4 october 2017
By Debbie Bowen-Heaton, Partner at Oliver Wight EAME
In today’s market, organisations must fight harder, faster and smarter than ever before. The modern world is consistently inconsistent, characterised by consumer transience, faster-moving trends and increasingly volatile markets. Excellent service is still demanded by customers but brand loyalty, if it exists at all, is driven by convenience (even more so than price). If you’re looking to make the jump from being ‘good’ to being amongst the ‘best’, businesses, then Demand Sensing & Execution is the game-changer. Within such an unpredictable consumer environment, effective long-term demand planning and management is essential, and efficient demand sensing and execution processes take the chaos out of short-term planning. They’re levers which ignite actions to real-time signals or responses of customers and with lightning-fast reactions, companies improve customer service and increase sales revenue. The key is in managing, assimilating and interpreting the volume and frequency of inbound data, and turning it to the advantage of the organisation, whilst balancing cost, cash and service.

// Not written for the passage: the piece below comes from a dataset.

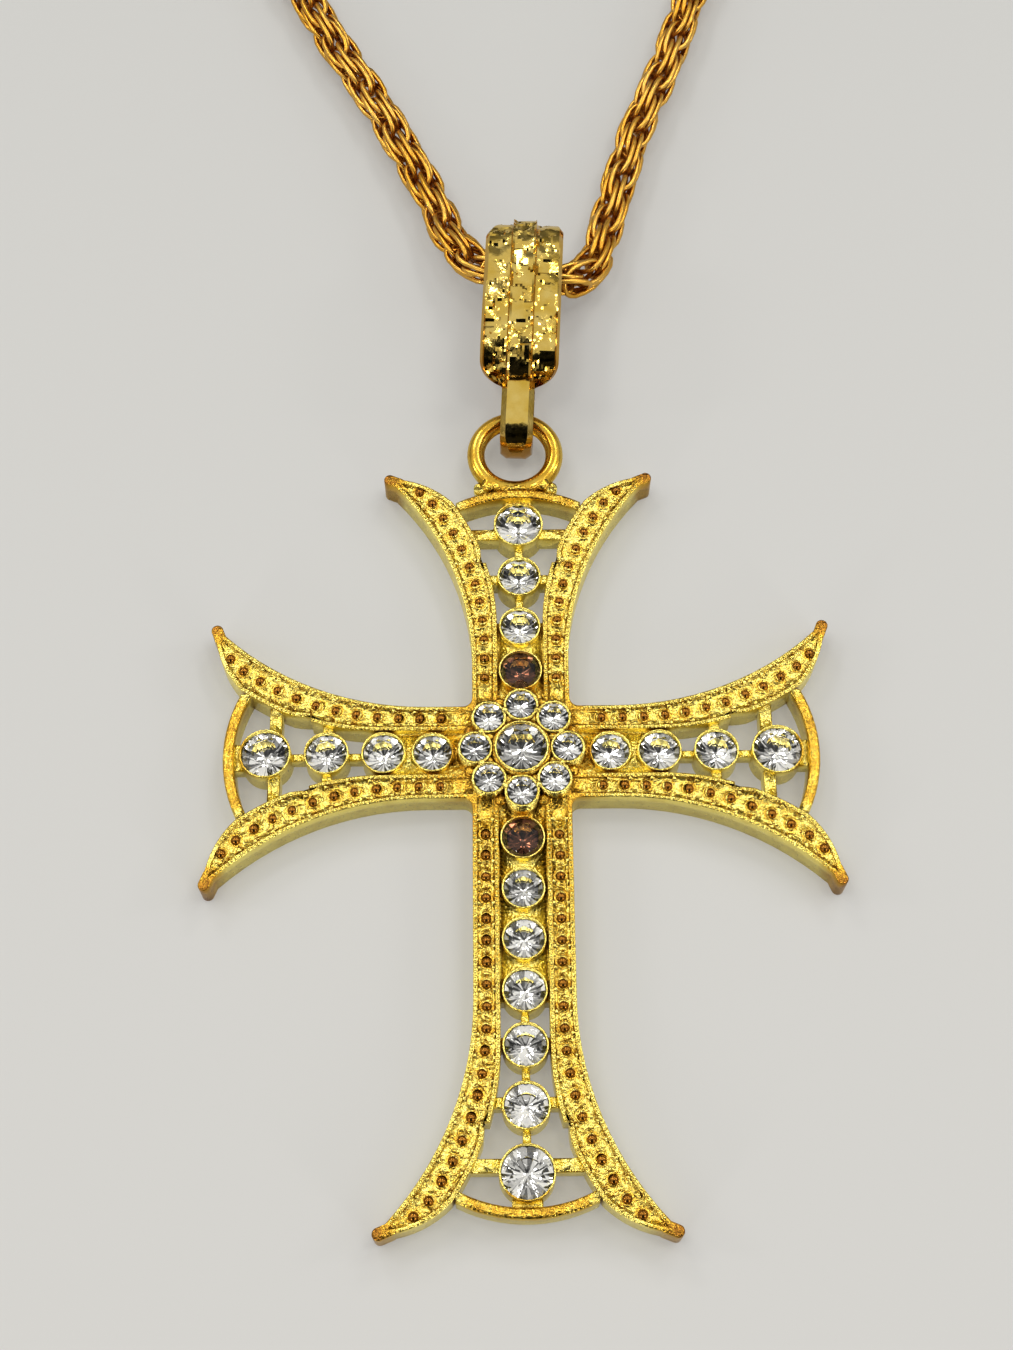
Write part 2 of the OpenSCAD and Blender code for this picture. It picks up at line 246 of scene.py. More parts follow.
# Painted shade in the hollows of the casting, the bail and the chain, the chain's red-brown like the
# light its links throw on each other, and painted shade on the bail's sides
GOLD_HOLLOW_SHADE = (0.3, 0.16, 0.015)
BAIL_HOLLOW_SHADE = (0.1, 0.05, 0.01)
CHAIN_HOLLOW_SHADE = (0.5, 0.18, 0.015)
BAIL_SIDE_SHADE = (0.42, 0.2, 0.03)

# Glass and the coats behind it
CLEAR_GLASS = (1, 1, 1)
BROWN_GLASS = (0.66, 0.52, 0.45)
SILVER_COAT = (0.98, 0.975, 0.96)
BROWN_COAT = (0.5, 0.37, 0.3)
# Painted reflection: the share of a coat's colour on its darkest facets, which stand in for the dark
# they mirror
PAINTED_FACET_DIM = 0.4
GLASS_SMEAR = 0.02

# Camera: what it looks at, how far away and how it leans, then its lens and sensor in millimetres
VIEW_TARGET = Vector((-1.18, 6.91, 2.9)) * MM
VIEW_DISTANCE = 165 * MM
VIEW_LEAN = math.radians(23.5)
VIEW_TURN = math.radians(-0.585)
VIEW_GAMMA = 0.82
LENS = 52
SENSOR = 36
NEAREST = 5 * MM

# The floor: its half width, its tones beyond the cross and at its foot, painted light that makes it
# paler at its foot, and its own glow, painted light that lightens the shadows on it
FLOOR_HALF = 3
FLOOR_FAR_Y = 100 * MM
FLOOR_NEAR_Y = -60 * MM
FLOOR_PAINTED_LIGHT_TONES = [(0, (0.288, 0.286, 0.276)), (1, (0.338, 0.332, 0.32))]
FLOOR_PAINTED_GLOW = (1, 0.99, 0.955)
PAINTED_GLOW_STRENGTH = 0.3

# The room: its light, and its darker sides, each with its heading, the cosines of the angles from it
# at which the dark and the full light begin, and the share of light left in the dark
ROOM_COLOUR = (1, 0.99, 0.96)
ROOM_LIGHT = 0.9
DARK_SIDES = [
    (Vector((0, -0.93, 0.37)), 0.95, 0.8, 0.05), (Vector((0, -0.7, 0.714)), 0.96, 0.9, 0.05),
    (Vector((0.02, -0.4, 0.917)), 0.985, 0.95, 0.05), (Vector((0.15, 0.92, 0.36)), 0.95, 0.85, 0.35),
]

# The lamps: how far away and how wide they are, then the heading and power of each
LAMP_DISTANCE = 0.5
LAMP_SIZE = 0.08
LAMPS = [
    (0.55, 0.4, 0.9, 0.2), (0.35, 0.75, 0.77, 0.2), (-0.4, 0.75, 0.75, 0.2), (-0.55, 0.35, 0.9, 0.2),
    (-0.3, -0.05, 1.1, 0.2), (0.35, 0, 1.05, 0.2), (-0.9, 0.1, 0.45, 0.2), (0.9, 0.15, 0.45, 0.2),
    (-0.55, -0.75, 0.25, 0.3), (0.6, -0.7, 0.25, 0.3),
]


def make_camera():
    """A camera above the foot of the cross that leans towards its head."""
    data = bpy.data.cameras.new("camera")
    data.lens = LENS
    data.sensor_width = SENSOR
    data.clip_start = NEAREST
    camera = bpy.data.objects.new("camera", data)
    bpy.context.scene.collection.objects.link(camera)
    turn = Matrix.Rotation(VIEW_TURN, 4, "Z") @ Matrix.Rotation(VIEW_LEAN, 4, "X")
    back = turn @ Vector((0, 0, VIEW_DISTANCE))
    camera.matrix_world = Matrix.Translation(VIEW_TARGET + back) @ turn
    bpy.context.scene.camera = camera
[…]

Demand Sensing is a path heading directly towards executional excellence, guided by the short-term sensing signals. In actuality, it provides real-time consumer insights to enable organisations to immediately detect and respond to changes in demand within the three-month Demand Execution window. By leveraging analytics and the latest mathematical algorithms, it creates an accurate picture of changing demand, based on the current realities of customer behaviour. And, the accuracy of near-future forecasts also improves as they’re adjusted in alignment with the latest up-to-date information for a better customer experience.

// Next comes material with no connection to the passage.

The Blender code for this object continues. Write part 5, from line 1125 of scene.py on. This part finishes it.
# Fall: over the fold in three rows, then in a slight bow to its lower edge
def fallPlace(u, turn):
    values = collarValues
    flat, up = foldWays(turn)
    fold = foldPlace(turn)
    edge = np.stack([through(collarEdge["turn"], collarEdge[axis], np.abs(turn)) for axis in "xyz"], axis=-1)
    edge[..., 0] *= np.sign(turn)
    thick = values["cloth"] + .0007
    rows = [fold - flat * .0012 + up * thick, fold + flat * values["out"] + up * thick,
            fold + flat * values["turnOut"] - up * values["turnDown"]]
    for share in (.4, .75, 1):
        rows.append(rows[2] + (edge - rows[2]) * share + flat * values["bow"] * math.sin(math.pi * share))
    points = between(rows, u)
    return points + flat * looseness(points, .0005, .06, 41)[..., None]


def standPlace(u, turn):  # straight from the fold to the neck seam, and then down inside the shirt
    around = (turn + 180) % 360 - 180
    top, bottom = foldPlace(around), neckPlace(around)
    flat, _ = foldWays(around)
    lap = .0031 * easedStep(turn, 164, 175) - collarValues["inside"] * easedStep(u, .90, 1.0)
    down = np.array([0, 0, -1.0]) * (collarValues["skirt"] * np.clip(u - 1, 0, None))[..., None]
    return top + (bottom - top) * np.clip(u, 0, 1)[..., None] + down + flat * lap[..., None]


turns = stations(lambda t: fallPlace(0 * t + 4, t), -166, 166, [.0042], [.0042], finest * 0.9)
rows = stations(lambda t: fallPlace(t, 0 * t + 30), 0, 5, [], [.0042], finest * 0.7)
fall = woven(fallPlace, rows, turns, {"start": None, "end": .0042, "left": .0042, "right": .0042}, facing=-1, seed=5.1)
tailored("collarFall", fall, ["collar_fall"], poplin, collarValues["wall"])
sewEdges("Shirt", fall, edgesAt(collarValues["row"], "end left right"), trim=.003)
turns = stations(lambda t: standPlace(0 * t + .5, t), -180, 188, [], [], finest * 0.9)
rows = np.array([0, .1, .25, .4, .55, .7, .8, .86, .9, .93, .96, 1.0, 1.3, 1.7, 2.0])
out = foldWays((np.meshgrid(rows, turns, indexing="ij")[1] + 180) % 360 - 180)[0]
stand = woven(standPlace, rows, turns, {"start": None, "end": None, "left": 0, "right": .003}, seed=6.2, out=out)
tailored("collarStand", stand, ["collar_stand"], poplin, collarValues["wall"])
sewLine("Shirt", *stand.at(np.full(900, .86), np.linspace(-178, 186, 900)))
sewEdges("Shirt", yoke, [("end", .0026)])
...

Demand Sensing depends on a broad range of demand signals from multiple sources – eliminating the risk of behavioural bias – to create one set of numbers. Consequently, collaboration throughout the supply chain is key. In line with effective advanced Demand Execution in more mature organisations it requires collaboration to improve supply chain agility and create mutually beneficial outcomes across the board. Both sales and marketing are integral to the process. They have unique insight into real-time information on customer and consumer buying habits, and will know about upcoming promotions, network changes or forthcoming buying trends etc. As they are consumer-orientated, they are the bridge between customers and supply chain, communicating vital information to facilitate consumer demand. For this to function correctly, an effective supply chain response needs to be in place, propelled by a collaborative supply chain which can react to consumer demand successfully. Sales and marketing may have ownership of the demand plan, but demand control and supply chain need to be fully integrated to deliver on the sales and marketing activity. It’s about having a formal structure in place, monitoring local actual demand by item to facilitate proactivity, rather than reactivity, with triggers that flag up abnormal orders. External factors can mean that sometimes things deviate significantly from what is expected, and early detection is imperative. Anything from freak weather conditions – if the weather is going to stay hot, there will be more beer consumption, for example – to a social media popularity explosion or an unexpected order. If a customer orders 1,000 pallets when they were expected to order 100, the short-term plan needs to be changed to reflect this demand. Knowing about anomalies straightaway is much more useful than having a meeting at the end of the month to review what happened, post-crisis. Crucially, there must be a process that ensures the consequences of accepting the changed situation are understood and are properly synchronised back through the supply chain.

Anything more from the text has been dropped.